= Francesco Badoer (1507–1564) =

16th Century Venetian politician

Francesco Badoer (20 June 1507 – 19 October 1564) was a Venetian patrician, politician and diplomat.

Badoer was the son of Giovanni Badoer and Marietta Marcello. He was born at Salò while his father was serving as provveditore there. He was elected savio agli ordini in 1533 and 1534. In 1535, he joined the Council of Forty. In 1538, in order to fund the war with Turkey, certain rich noblemen were offered seats in the Senate in return for a sum of money. Badoer bought his way into the Senate at this time, but the unpopularity of the measure meant that he did not use his senatorial title until he was elected in the normal way in 1550.

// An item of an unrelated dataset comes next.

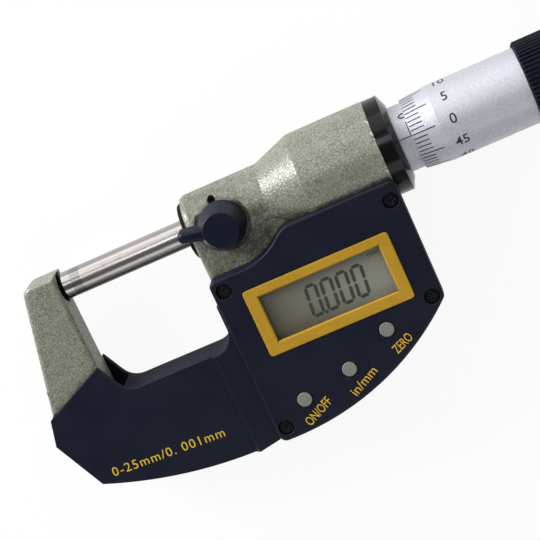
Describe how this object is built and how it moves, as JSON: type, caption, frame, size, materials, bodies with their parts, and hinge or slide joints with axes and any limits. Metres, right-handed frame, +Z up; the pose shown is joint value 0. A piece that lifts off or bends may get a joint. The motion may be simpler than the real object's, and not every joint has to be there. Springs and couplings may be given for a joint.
{
  "type": "digital outside micrometer",
  "caption": "Digital outside micrometer, 0 to 25 mm: cast C-frame with plastic covers, display housing, turning spindle with thimble and ratchet, spindle lock and battery cap.",
  "frame": {"origin": "centre of the anvil's measuring face, where the anvil's axis meets the face", "axes": "+X along the spindle towards the thimble and ratchet, +Y away from the bow, +Z out of the display; it lies on its back with +Z up"},
  "size_m": [0.1556, 0.065, 0.0263],
  "materials": {
    "cast_paint": "grey-green crackle enamel",
    "bare_steel": "machined steel, faces and bores left bare",
    "carbide": "ground and lapped",
    "satin_chrome": "satin",
    "navy_plastic": "fine moulded texture",
    "black_plastic": "smooth",
    "ochre_plastic": "semi-gloss",
    "button_plastic": "smooth",
    "clear_window": "polished",
    "lcd_glass": "semi-gloss grey-green",
    "black_screw": "blackened steel",
    "seal_rubber": "matt",
    "board": "solder resist",
    "brass_parts": "machined",
    "battery_can": "polished"
  },
  "bodies": {
    "frame_group": {"frame": "cast_paint", "anvil": "bare_steel", "anvil_tip": "carbide", "spindle_seal": "seal_rubber", "lock_set_screw": "black_screw", "front_cover": "navy_plastic", "rear_cover": "navy_plastic", "display_housing": "navy_plastic", "display_gasket": "seal_rubber", "bezel": "ochre_plastic", "display_window": "clear_window", "lcd_panel": "lcd_glass", "lcd_connectors": "seal_rubber", "circuit_board": "board", "button_switches": "black_plastic", "housing_screws": "black_screw", "cover_screws": "black_screw", "battery": "battery_can", "battery_contact": "brass_parts", "end_collar": "black_plastic", "guide_sleeve": "bare_steel", "adjusting_nut": "brass_parts", "sleeve": "satin_chrome", "encoder_stator": "board"},
    "rotor": {"encoder_rotor": "black_plastic", "rotor_key": "bare_steel"},
    "spindle_group": {"spindle": "satin_chrome", "spindle_tip": "carbide", "thimble": "satin_chrome", "thimble_grip": "navy_plastic", "ratchet_wheel": "bare_steel", "ratchet_screw": "satin_chrome"},
    "ratchet": {"ratchet_knob": "satin_chrome", "ratchet_pawl": "bare_steel", "ratchet_spring": "bare_steel"},
    "lever": {"lock_lever": "navy_plastic", "lock_pin": "bare_steel"},
    "plunger": {"lock_plunger": "brass_parts"},
    "power_key": {"power_button": "button_plastic"},
    "unit_key": {"unit_button": "button_plastic"},
    "zero_key": {"zero_button": "button_plastic"},
    "cap": {"battery_cap": "navy_plastic", "battery_seal": "seal_rubber"}
  },
  "joints": [
    {"name": "spindle_turn", "type": "hinge", "parent": "frame_group", "child": "rotor", "pos_m": [0, 0, 0], "axis": [1, 0, 0], "range_deg": [0, 18001]},
    {"name": "spindle_travel", "type": "slide", "parent": "rotor", "child": "spindle_group", "axis": [1, 0, 0], "range_m": [0, 0.025]},
    {"name": "ratchet_turn", "type": "hinge", "parent": "spindle_group", "child": "ratchet", "pos_m": [0.129, 0, 0], "axis": [1, 0, 0], "continuous": true},
    {"name": "lock_turn", "type": "hinge", "parent": "frame_group", "child": "lever", "pos_m": [0.0376, 0, 0.01], "axis": [0, 0, 1], "range_deg": [-60.1, 0]},
    {"name": "lock_press", "type": "slide", "parent": "frame_group", "child": "plunger", "axis": [0, 0, -1], "range_m": [0, 0.0001166]},
    {"name": "battery_cap_turn", "type": "hinge", "parent": "frame_group", "child": "cap", "pos_m": [0.057, -0.0275, -0.009], "axis": [0, 0, 1], "range_deg": [0, 60]},
    {"name": "power_press", "type": "slide", "parent": "frame_group", "child": "power_key", "axis": [0, 0, -1], "range_m": [0, 0.0005], "stiffness_N_per_m": 600},
    {"name": "unit_press", "type": "slide", "parent": "frame_group", "child": "unit_key", "axis": [0, 0, -1], "range_m": [0, 0.0005], "stiffness_N_per_m": 600},
    {"name": "zero_press", "type": "slide", "parent": "frame_group", "child": "zero_key", "axis": [0, 0, -1], "range_m": [0, 0.0005], "stiffness_N_per_m": 600}
  ],
  "couplings": [
    {"joint": "spindle_turn", "follows": "spindle_travel", "rad_per_m": 12566},
    {"joint": "lock_turn", "follows": "lock_press", "rad_per_m": -8976}
  ]
}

In 1541–1542, Badoer was captain of Vicenza. On 24 May 1547, he was elected ambassador to the court of King Ferdinand I of Germany, while Alvise Mocenigo was elected ambassador to the Emperor Charles V. He arrived at the Diet of Augsburg on 4 April 1548. He reported on the diet and then followed Ferdinand to Vienna in June. He returned to Venice in 1550. He was succeeded by Federico Badoer.

In 1552–1553, 1555, 1558 and 1560–1562, Badoer served as a savio di Terraferma. In 1554, he was one of the riformatori of the University of Padua. In 1555, he was also sopra atti del Sopragastaldo. In May 1561, he was elected ambassador to Philip II of Spain, but declined.